Exercise description:
Repeat each line word for word.

Supplied information:
##############################

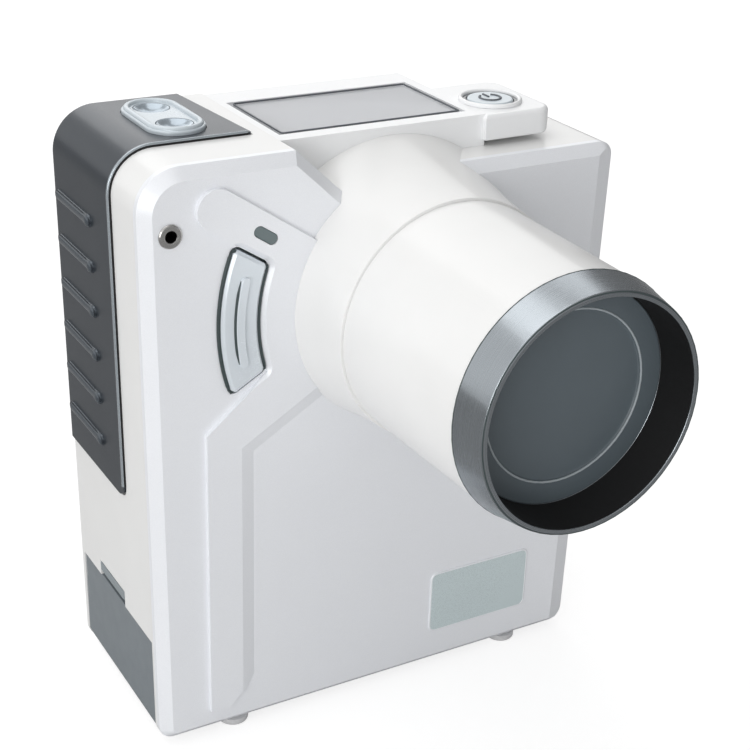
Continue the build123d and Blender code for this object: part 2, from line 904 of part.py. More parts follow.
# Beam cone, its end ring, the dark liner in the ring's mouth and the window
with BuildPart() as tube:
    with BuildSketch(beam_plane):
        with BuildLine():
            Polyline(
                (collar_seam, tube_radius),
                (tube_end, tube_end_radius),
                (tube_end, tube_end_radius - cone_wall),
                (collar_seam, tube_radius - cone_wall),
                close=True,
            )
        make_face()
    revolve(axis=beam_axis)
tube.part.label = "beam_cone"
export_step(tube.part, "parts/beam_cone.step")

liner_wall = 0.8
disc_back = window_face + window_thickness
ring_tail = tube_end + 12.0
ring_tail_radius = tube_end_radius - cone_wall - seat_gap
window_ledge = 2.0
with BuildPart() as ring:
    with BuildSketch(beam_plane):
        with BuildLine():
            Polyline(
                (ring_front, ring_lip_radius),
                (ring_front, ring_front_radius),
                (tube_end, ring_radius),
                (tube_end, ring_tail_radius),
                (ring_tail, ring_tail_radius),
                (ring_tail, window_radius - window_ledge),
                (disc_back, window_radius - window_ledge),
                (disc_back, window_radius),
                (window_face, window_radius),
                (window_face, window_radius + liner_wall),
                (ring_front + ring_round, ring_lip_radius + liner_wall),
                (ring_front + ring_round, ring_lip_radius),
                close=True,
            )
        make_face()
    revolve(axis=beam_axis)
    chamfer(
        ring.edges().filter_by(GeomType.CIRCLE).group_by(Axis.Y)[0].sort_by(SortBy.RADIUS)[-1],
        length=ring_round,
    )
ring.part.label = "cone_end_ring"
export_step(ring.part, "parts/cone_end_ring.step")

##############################

Task solution:
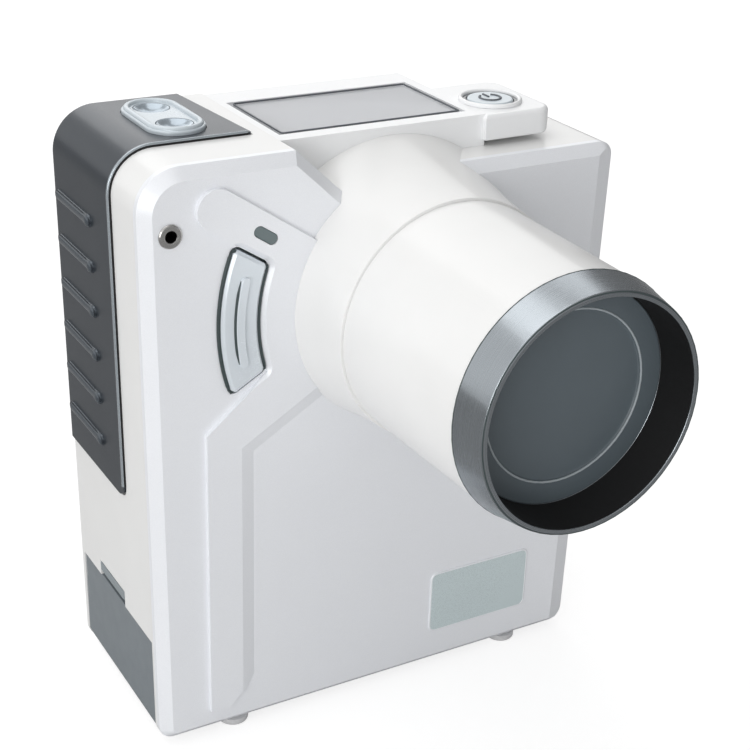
Continue the build123d and Blender code for this object: part 2, from line 904 of part.py. More parts follow.
# Beam cone, its end ring, the dark liner in the ring's mouth and the window
with BuildPart() as tube:
    with BuildSketch(beam_plane):
        with BuildLine():
            Polyline(
                (collar_seam, tube_radius),
                (tube_end, tube_end_radius),
                (tube_end, tube_end_radius - cone_wall),
                (collar_seam, tube_radius - cone_wall),
                close=True,
            )
        make_face()
    revolve(axis=beam_axis)
tube.part.label = "beam_cone"
export_step(tube.part, "parts/beam_cone.step")

liner_wall = 0.8
disc_back = window_face + window_thickness
ring_tail = tube_end + 12.0
ring_tail_radius = tube_end_radius - cone_wall - seat_gap
window_ledge = 2.0
with BuildPart() as ring:
    with BuildSketch(beam_plane):
        with BuildLine():
            Polyline(
                (ring_front, ring_lip_radius),
                (ring_front, ring_front_radius),
                (tube_end, ring_radius),
                (tube_end, ring_tail_radius),
                (ring_tail, ring_tail_radius),
                (ring_tail, window_radius - window_ledge),
                (disc_back, window_radius - window_ledge),
                (disc_back, window_radius),
                (window_face, window_radius),
                (window_face, window_radius + liner_wall),
                (ring_front + ring_round, ring_lip_radius + liner_wall),
                (ring_front + ring_round, ring_lip_radius),
                close=True,
            )
        make_face()
    revolve(axis=beam_axis)
    chamfer(
        ring.edges().filter_by(GeomType.CIRCLE).group_by(Axis.Y)[0].sort_by(SortBy.RADIUS)[-1],
        length=ring_round,
    )
ring.part.label = "cone_end_ring"
export_step(ring.part, "parts/cone_end_ring.step")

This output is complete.